WRITTEN TASK —
Output exactly the span of lines that begins at the line containing "Turn this picture" and ends at the line containing "throat_inset = 4.2; // [3.6:0.1:4.8]", both lines included.

STORED ROWS —
# # #

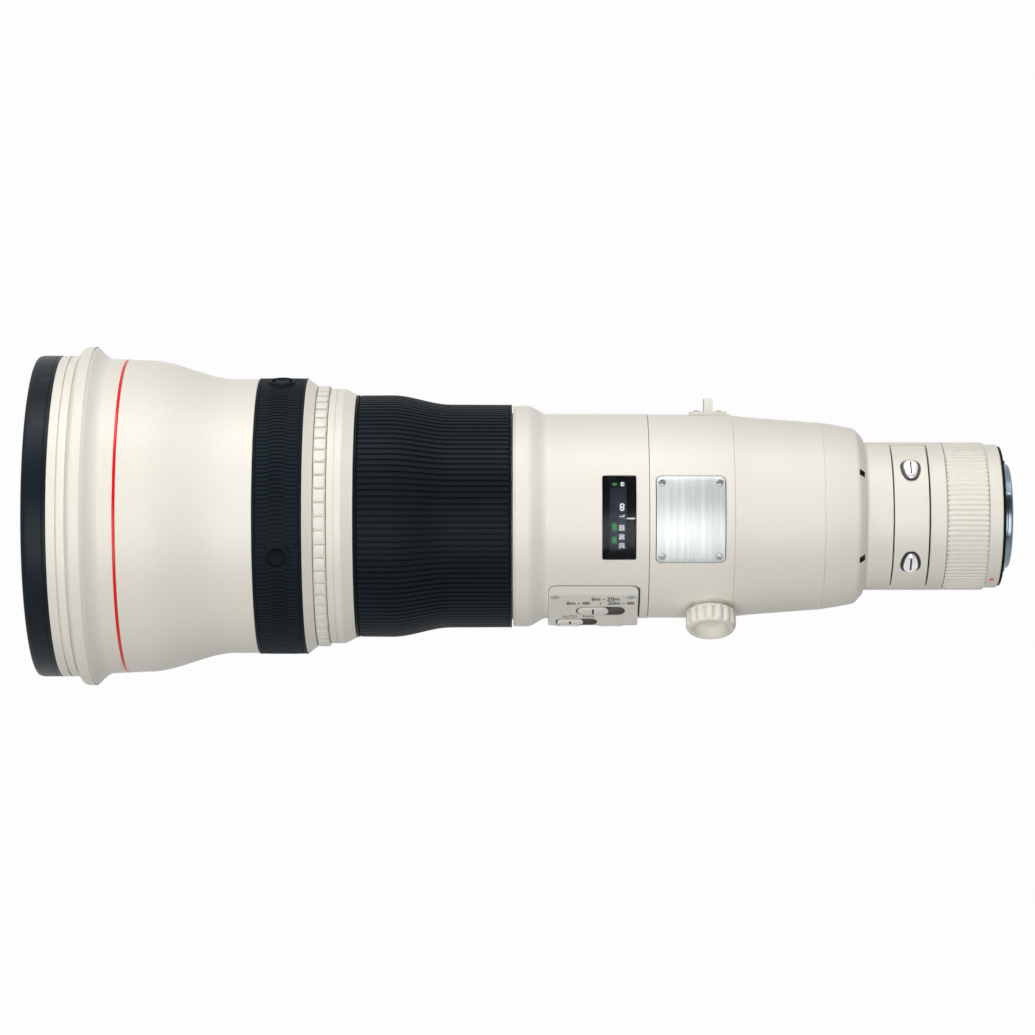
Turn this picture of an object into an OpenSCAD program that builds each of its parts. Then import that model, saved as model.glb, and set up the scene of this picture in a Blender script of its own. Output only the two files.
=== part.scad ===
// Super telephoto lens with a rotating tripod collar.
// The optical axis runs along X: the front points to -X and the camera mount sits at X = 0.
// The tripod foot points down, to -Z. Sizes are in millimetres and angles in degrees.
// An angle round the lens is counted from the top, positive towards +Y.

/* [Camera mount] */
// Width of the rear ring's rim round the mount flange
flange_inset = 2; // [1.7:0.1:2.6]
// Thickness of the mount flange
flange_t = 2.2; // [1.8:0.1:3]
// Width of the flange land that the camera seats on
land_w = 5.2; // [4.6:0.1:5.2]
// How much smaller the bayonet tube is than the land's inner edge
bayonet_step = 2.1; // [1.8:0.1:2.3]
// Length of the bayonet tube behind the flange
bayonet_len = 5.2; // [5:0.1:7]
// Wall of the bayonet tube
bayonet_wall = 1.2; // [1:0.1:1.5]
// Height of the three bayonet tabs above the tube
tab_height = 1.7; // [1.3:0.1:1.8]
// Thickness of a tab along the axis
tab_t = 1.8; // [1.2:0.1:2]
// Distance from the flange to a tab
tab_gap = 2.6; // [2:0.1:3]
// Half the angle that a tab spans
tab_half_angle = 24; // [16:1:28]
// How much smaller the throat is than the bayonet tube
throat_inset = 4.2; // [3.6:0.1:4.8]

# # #

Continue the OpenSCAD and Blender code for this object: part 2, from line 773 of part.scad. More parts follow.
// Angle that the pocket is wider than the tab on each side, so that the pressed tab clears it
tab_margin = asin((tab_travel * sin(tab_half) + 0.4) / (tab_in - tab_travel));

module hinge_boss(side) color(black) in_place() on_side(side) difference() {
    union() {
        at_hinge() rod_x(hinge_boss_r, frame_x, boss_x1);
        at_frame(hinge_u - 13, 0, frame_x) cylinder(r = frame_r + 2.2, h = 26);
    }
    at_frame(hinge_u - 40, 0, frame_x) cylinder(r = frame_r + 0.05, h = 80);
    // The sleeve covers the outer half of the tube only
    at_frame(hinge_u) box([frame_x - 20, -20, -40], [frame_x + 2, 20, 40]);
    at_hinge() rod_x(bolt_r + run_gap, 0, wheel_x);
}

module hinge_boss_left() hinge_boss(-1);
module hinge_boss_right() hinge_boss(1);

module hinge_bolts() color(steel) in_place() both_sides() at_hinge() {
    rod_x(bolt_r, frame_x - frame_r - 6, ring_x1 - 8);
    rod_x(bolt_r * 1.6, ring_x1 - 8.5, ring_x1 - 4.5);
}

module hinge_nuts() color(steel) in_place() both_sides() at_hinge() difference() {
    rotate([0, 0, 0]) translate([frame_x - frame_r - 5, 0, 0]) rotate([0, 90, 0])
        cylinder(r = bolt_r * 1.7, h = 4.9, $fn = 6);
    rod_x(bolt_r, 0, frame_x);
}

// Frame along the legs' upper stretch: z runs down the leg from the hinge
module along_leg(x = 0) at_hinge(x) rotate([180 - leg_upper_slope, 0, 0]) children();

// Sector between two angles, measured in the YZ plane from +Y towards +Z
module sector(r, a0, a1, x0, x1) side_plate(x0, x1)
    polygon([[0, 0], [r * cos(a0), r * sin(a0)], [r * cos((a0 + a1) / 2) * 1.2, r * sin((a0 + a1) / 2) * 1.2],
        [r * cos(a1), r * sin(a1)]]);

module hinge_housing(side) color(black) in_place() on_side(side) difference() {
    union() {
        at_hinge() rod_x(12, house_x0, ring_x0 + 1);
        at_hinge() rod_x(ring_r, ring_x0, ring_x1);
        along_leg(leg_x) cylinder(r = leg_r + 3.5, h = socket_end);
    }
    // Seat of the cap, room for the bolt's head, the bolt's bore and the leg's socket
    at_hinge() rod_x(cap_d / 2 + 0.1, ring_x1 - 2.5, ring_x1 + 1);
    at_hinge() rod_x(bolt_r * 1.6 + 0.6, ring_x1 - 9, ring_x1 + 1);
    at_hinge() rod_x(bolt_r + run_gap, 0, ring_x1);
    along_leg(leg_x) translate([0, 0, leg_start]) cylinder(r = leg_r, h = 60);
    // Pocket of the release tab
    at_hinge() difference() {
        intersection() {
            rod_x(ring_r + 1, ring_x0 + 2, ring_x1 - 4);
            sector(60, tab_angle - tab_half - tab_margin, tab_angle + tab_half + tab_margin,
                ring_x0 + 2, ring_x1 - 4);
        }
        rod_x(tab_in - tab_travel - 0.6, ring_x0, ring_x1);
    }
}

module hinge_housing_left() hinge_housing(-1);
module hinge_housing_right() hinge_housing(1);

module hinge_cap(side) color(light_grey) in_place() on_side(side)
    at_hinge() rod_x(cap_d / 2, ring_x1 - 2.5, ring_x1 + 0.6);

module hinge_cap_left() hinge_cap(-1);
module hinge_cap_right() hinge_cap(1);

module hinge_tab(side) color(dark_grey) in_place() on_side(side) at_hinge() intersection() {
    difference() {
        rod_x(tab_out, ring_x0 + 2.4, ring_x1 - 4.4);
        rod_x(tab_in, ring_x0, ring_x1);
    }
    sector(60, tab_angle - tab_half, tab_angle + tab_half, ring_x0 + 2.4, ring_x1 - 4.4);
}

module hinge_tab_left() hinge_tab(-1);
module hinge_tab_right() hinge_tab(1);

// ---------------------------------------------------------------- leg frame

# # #

COMPLETE RESPONSE —
Turn this picture of an object into an OpenSCAD program that builds each of its parts. Then import that model, saved as model.glb, and set up the scene of this picture in a Blender script of its own. Output only the two files.
=== part.scad ===
// Super telephoto lens with a rotating tripod collar.
// The optical axis runs along X: the front points to -X and the camera mount sits at X = 0.
// The tripod foot points down, to -Z. Sizes are in millimetres and angles in degrees.
// An angle round the lens is counted from the top, positive towards +Y.

/* [Camera mount] */
// Width of the rear ring's rim round the mount flange
flange_inset = 2; // [1.7:0.1:2.6]
// Thickness of the mount flange
flange_t = 2.2; // [1.8:0.1:3]
// Width of the flange land that the camera seats on
land_w = 5.2; // [4.6:0.1:5.2]
// How much smaller the bayonet tube is than the land's inner edge
bayonet_step = 2.1; // [1.8:0.1:2.3]
// Length of the bayonet tube behind the flange
bayonet_len = 5.2; // [5:0.1:7]
// Wall of the bayonet tube
bayonet_wall = 1.2; // [1:0.1:1.5]
// Height of the three bayonet tabs above the tube
tab_height = 1.7; // [1.3:0.1:1.8]
// Thickness of a tab along the axis
tab_t = 1.8; // [1.2:0.1:2]
// Distance from the flange to a tab
tab_gap = 2.6; // [2:0.1:3]
// Half the angle that a tab spans
tab_half_angle = 24; // [16:1:28]
// How much smaller the throat is than the bayonet tube
throat_inset = 4.2; // [3.6:0.1:4.8]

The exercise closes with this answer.